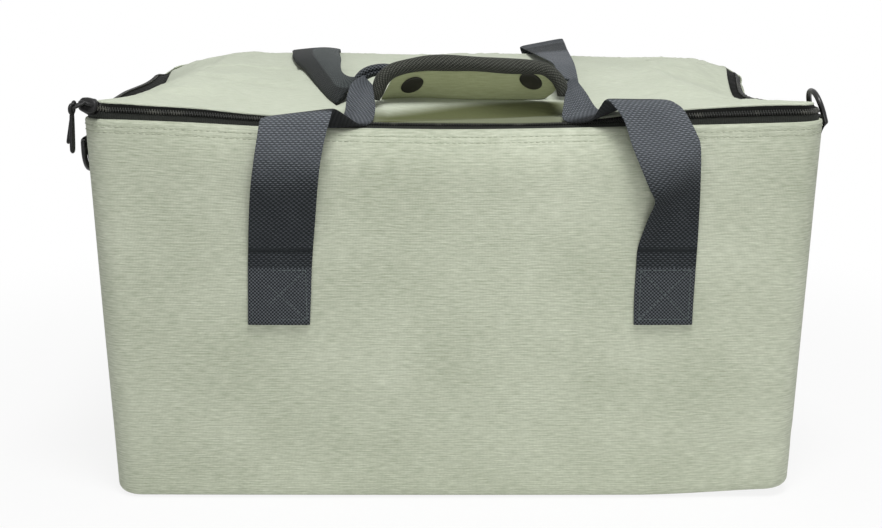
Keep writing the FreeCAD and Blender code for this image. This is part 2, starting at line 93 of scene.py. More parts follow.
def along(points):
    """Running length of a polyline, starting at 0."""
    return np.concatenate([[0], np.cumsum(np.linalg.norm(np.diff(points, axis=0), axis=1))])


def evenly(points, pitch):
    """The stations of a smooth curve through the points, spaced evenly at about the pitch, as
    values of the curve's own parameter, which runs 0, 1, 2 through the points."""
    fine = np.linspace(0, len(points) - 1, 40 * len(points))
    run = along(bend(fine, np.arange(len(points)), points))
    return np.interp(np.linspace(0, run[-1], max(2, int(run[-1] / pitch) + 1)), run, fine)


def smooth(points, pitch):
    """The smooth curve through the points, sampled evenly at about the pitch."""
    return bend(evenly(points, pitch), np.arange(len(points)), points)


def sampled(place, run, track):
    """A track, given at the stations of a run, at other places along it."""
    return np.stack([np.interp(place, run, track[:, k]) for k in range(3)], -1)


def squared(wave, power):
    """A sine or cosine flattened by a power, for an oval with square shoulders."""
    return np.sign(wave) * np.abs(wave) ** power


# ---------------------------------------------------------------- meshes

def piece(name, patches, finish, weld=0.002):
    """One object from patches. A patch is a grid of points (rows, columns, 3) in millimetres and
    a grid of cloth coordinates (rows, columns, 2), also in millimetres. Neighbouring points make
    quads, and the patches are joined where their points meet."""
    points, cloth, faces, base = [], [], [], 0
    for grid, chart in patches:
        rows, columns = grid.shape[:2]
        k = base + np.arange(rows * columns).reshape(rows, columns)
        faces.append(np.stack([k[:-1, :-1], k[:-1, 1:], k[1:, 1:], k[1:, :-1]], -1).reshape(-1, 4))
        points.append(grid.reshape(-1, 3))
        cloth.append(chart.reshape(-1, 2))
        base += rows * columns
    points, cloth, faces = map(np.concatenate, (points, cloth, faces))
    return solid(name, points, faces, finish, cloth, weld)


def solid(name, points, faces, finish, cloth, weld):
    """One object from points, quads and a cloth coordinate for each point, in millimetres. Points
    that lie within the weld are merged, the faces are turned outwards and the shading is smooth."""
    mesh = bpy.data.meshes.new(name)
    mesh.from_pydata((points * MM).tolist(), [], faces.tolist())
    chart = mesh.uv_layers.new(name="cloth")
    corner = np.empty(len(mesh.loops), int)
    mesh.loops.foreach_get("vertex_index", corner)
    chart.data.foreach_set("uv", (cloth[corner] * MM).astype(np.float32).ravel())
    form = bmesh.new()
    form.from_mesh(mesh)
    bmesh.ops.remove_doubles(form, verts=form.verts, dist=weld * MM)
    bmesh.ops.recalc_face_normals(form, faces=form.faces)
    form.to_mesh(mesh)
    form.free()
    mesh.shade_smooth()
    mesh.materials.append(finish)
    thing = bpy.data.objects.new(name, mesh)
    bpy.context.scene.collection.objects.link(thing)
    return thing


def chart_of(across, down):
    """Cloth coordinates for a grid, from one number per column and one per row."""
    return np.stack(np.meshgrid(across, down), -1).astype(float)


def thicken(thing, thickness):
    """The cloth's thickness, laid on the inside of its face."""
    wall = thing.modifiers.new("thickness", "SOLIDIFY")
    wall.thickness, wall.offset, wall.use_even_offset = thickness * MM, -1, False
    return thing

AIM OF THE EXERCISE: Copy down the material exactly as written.

TASK RESPONSE:
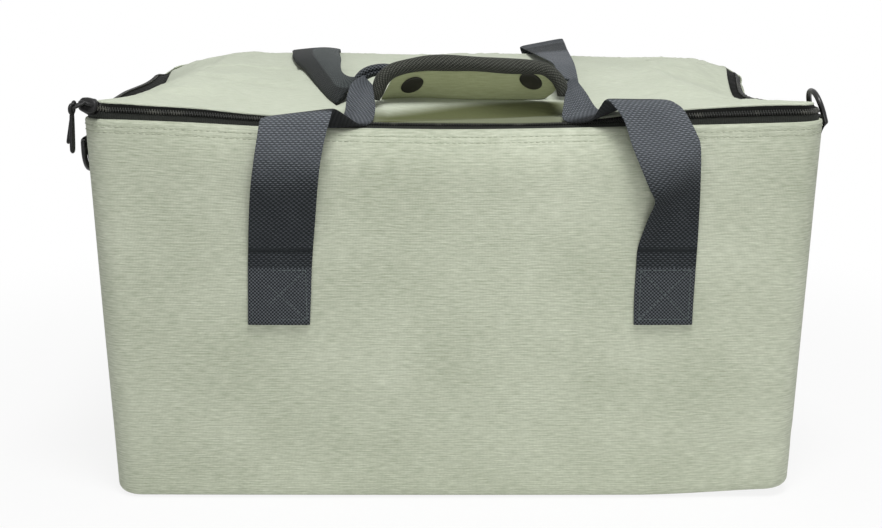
Keep writing the FreeCAD and Blender code for this image. This is part 2, starting at line 93 of scene.py. More parts follow.
def along(points):
    """Running length of a polyline, starting at 0."""
    return np.concatenate([[0], np.cumsum(np.linalg.norm(np.diff(points, axis=0), axis=1))])


def evenly(points, pitch):
    """The stations of a smooth curve through the points, spaced evenly at about the pitch, as
    values of the curve's own parameter, which runs 0, 1, 2 through the points."""
    fine = np.linspace(0, len(points) - 1, 40 * len(points))
    run = along(bend(fine, np.arange(len(points)), points))
    return np.interp(np.linspace(0, run[-1], max(2, int(run[-1] / pitch) + 1)), run, fine)


def smooth(points, pitch):
    """The smooth curve through the points, sampled evenly at about the pitch."""
    return bend(evenly(points, pitch), np.arange(len(points)), points)


def sampled(place, run, track):
    """A track, given at the stations of a run, at other places along it."""
    return np.stack([np.interp(place, run, track[:, k]) for k in range(3)], -1)


def squared(wave, power):
    """A sine or cosine flattened by a power, for an oval with square shoulders."""
    return np.sign(wave) * np.abs(wave) ** power


# ---------------------------------------------------------------- meshes

def piece(name, patches, finish, weld=0.002):
    """One object from patches. A patch is a grid of points (rows, columns, 3) in millimetres and
    a grid of cloth coordinates (rows, columns, 2), also in millimetres. Neighbouring points make
    quads, and the patches are joined where their points meet."""
    points, cloth, faces, base = [], [], [], 0
    for grid, chart in patches:
        rows, columns = grid.shape[:2]
        k = base + np.arange(rows * columns).reshape(rows, columns)
        faces.append(np.stack([k[:-1, :-1], k[:-1, 1:], k[1:, 1:], k[1:, :-1]], -1).reshape(-1, 4))
        points.append(grid.reshape(-1, 3))
        cloth.append(chart.reshape(-1, 2))
        base += rows * columns
    points, cloth, faces = map(np.concatenate, (points, cloth, faces))
    return solid(name, points, faces, finish, cloth, weld)


def solid(name, points, faces, finish, cloth, weld):
    """One object from points, quads and a cloth coordinate for each point, in millimetres. Points
    that lie within the weld are merged, the faces are turned outwards and the shading is smooth."""
    mesh = bpy.data.meshes.new(name)
    mesh.from_pydata((points * MM).tolist(), [], faces.tolist())
    chart = mesh.uv_layers.new(name="cloth")
    corner = np.empty(len(mesh.loops), int)
    mesh.loops.foreach_get("vertex_index", corner)
    chart.data.foreach_set("uv", (cloth[corner] * MM).astype(np.float32).ravel())
    form = bmesh.new()
    form.from_mesh(mesh)
    bmesh.ops.remove_doubles(form, verts=form.verts, dist=weld * MM)
    bmesh.ops.recalc_face_normals(form, faces=form.faces)
    form.to_mesh(mesh)
    form.free()
    mesh.shade_smooth()
    mesh.materials.append(finish)
    thing = bpy.data.objects.new(name, mesh)
    bpy.context.scene.collection.objects.link(thing)
    return thing


def chart_of(across, down):
    """Cloth coordinates for a grid, from one number per column and one per row."""
    return np.stack(np.meshgrid(across, down), -1).astype(float)


def thicken(thing, thickness):
    """The cloth's thickness, laid on the inside of its face."""
    wall = thing.modifiers.new("thickness", "SOLIDIFY")
    wall.thickness, wall.offset, wall.use_even_offset = thickness * MM, -1, False
    return thing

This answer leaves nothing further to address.